Abri o Google e me deparei com o doodle do 178º aniversário do Machado de Assis. Alguém naquele escritório bonito da Faria Lima (onde se paga o salário em dinheiro E paçoquita) gosta de efemérides aleatórias mais do que eu.

Desenho de Pedro Vergani

Mas eu não tinha entendido os hipopótamos na base da imagem. Então aproveitei que já estava no Google e pesquisei sobre a relação entre um (o?) dos maiores escritores da história do Brasil com esses adoráveis paquidermes que habitam a África (e infestam a Colômbia).

A resposta está em “Memórias Póstumas de Brás Cubas” , quando o escritor realista resolveu dar uma de Laurence Sterne e escrever uma grande piração em formato de folhetim — que eu fui obrigado a ler no segundo grau e não entendi nada, porque deveria estar lendo algo tipo Harry Potter (que só fui ler quando deveria, de fato, estar lendo Machado).

E como Machado de Assis não é Walt Disney (e Brás Cubas não é Mickey Mouse — ainda bem), o romance de 1881 já está em domínio público, pode ser encontrado fora da Biblioteca do Paulo Coelho e a mágica da internet me permite dar um Ctrl+F no arquivo PDF para encontrar a palavra “hipopótamo” dentro do livro.
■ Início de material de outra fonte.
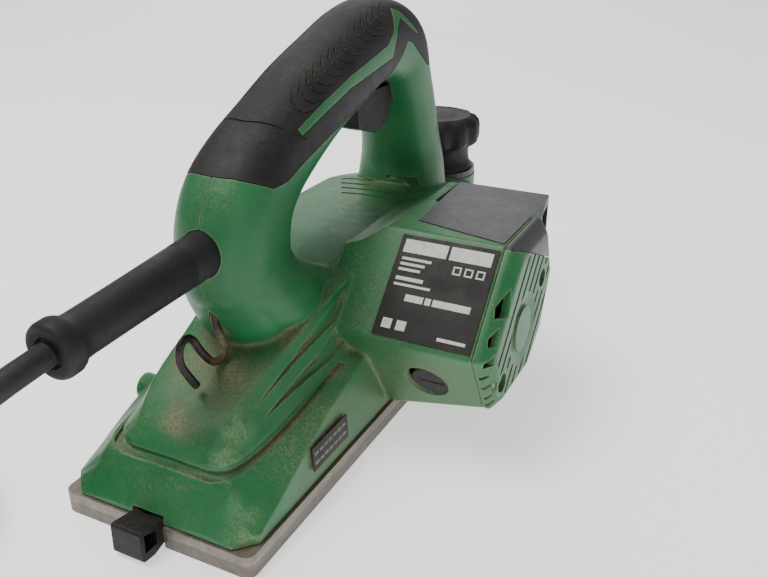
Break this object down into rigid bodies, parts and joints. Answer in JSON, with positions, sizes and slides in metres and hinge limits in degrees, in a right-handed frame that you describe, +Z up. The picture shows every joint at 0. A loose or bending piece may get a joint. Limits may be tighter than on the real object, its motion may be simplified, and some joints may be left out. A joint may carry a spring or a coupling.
{
  "type": "electric hand planer",
  "caption": "Hand-held electric wood planer with a motor pod on one side, belt-driven knife drum, depth knob, chip chute, hinged rear foot and coiled mains cord.",
  "frame": {"origin": "middle of the tool's footprint, on the plane of the soles; the free cord, coil and plug are not counted", "axes": "+Z up, +Y the way the tool planes, +X to the motor side"},
  "size_m": [0.2586, 0.4139, 0.1687],
  "materials": {
    "green_plastic": "satin moulded, worn edges",
    "black_rubber": "matte moulded",
    "black_plastic": "satin moulded",
    "grey_plastic": "smooth satin",
    "aluminium": "cast and machined",
    "steel": "machined",
    "dark_steel": "dark, partly rusty",
    "copper": "copper, bare",
    "carbon": "pressed carbon",
    "label": "printed foil",
    "rubber_cord": "matte"
  },
  "bodies": {
    "frame": {"housing": "green_plastic", "handle_cover": "green_plastic", "grip_cover": "black_rubber", "end_cover": "green_plastic", "belt_cover": "green_plastic", "chip_chute": "grey_plastic", "nameplate": "label", "side_label": "label", "base_frame": "aluminium", "brush_cap_front": "black_plastic", "brush_cap_rear": "black_plastic", "brush_holder_front": "copper", "brush_holder_rear": "copper", "carbon_brush_front": "carbon", "carbon_brush_rear": "carbon", "stator": "dark_steel", "motor_bearing_left": "steel", "motor_bearing_right": "steel", "drive_belt": "black_rubber", "drum_bearing_left": "steel", "drum_bearing_right": "steel", "depth_scale": "grey_plastic", "depth_spring": "steel", "switch_body": "black_plastic", "cord_armour": "black_rubber", "wire_hook": "dark_steel", "foot_pin": "steel", "foot_spring": "steel", "case_screw_1": "steel", "case_screw_2": "steel", "cover_screw_1": "steel", "cover_screw_2": "steel", "power_cord": "rubber_cord", "cord_coil": "rubber_cord", "cord_tail": "rubber_cord", "coil_tie": "black_rubber", "plug": "black_rubber", "plug_pin_left": "steel", "plug_pin_right": "steel"},
    "drum": {"cutter_drum": "aluminium", "planer_blade_1": "steel", "planer_blade_2": "steel", "blade_clamp_1": "dark_steel", "blade_clamp_2": "dark_steel", "driven_pulley": "steel"},
    "rotor": {"armature": "dark_steel", "commutator": "copper", "fan": "grey_plastic", "drive_pulley": "steel"},
    "knob": {"depth_knob": "black_plastic", "depth_screw": "steel"},
    "front": {"front_base": "aluminium"},
    "trigger": {"trigger": "black_plastic"},
    "lock": {"lock_button": "black_plastic"},
    "foot": {"park_foot": "black_plastic"}
  },
  "joints": [
    {"name": "drum_spin", "type": "hinge", "parent": "frame", "child": "drum", "pos_m": [-0.0156, 0.05393, 0.025], "axis": [1, 0, 0], "continuous": true},
    {"name": "rotor_spin", "type": "hinge", "parent": "frame", "child": "rotor", "pos_m": [-0.0156, -0.00257, 0.0495], "axis": [1, 0, 0], "continuous": true},
    {"name": "depth_knob_turn", "type": "hinge", "parent": "frame", "child": "knob", "pos_m": [-0.0156, 0.11993, 0.08], "axis": [0, 0, 1], "range_deg": [0, 312]},
    {"name": "front_sole_rise", "type": "slide", "parent": "frame", "child": "front", "axis": [0, 0, 1], "range_m": [0, 0.0026]},
    {"name": "trigger_pull", "type": "hinge", "parent": "frame", "child": "trigger", "pos_m": [-0.0156, 0.04793, 0.129], "axis": [-1, 0, 0], "range_deg": [0, 6], "stiffness_Nm_per_rad": 2, "springref_deg": -4.58},
    {"name": "lock_press", "type": "slide", "parent": "frame", "child": "lock", "axis": [1, 0, 0], "range_m": [0, 0.003], "stiffness_N_per_m": 400, "springref_m": -0.003},
    {"name": "foot_swing", "type": "hinge", "parent": "frame", "child": "foot", "pos_m": [-0.0156, -0.12267, 0.0056], "axis": [1, 0, 0], "range_deg": [0, 40], "stiffness_Nm_per_rad": 0.015, "springref_deg": 40.11}
  ],
  "couplings": [
    {"joint": "rotor_spin", "follows": "drum_spin", "ratio": 1.65},
    {"joint": "depth_knob_turn", "follows": "front_sole_rise", "rad_per_m": 2094.4}
  ]
}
Ela parece três vezes no capítulo VII, em que Brás Cubas conta de seu delírio antes da morte por pneumonia. Um Hippopotamus amphibius aparece e leva o protagonista em uma viagem que ele inicialmente não questiona, afinal, é um passeio com um hipopótamo, não se deve recusar. Mas depois Brás começa a achar que a viagem é sem destino e o paquiderme (pasmem! — se já não estiverem pasmos, né) responde dizendo, enquanto cavalgava (hipopotangava?) por uma planície, que eles estão indo para “a origem dos séculos”.

O resto é ler pra crer (e você pode fazer isso aqui), mas o negócio é que esse hipopótamo foi muito discutido e até deu o nome a uma biografia escrita sobre o escritor nos anos 1960. O animal seria o arquétipo do homem, um pênis, enquanto a planície percorrida seria o da mulher, um útero. Uma coisa meio freudiana. O bruxo do Cosme Velho provavelmente não leu Freud, mas sobram análises ligando as duas obras. É só ir lá no Google de novo.

O fato é que apenas o hipotético lançamento das “Memórias Póstumas de Machado de Assis” poderia explicar o que de fato quer dizer esse hipopótamo no delírio de Brás Cubas (e levar o apelido de ‘bruxo’ do escritor a outro nível). Mas melhor do que explicar um delírio é curti-lo para depois poder escrever sobre.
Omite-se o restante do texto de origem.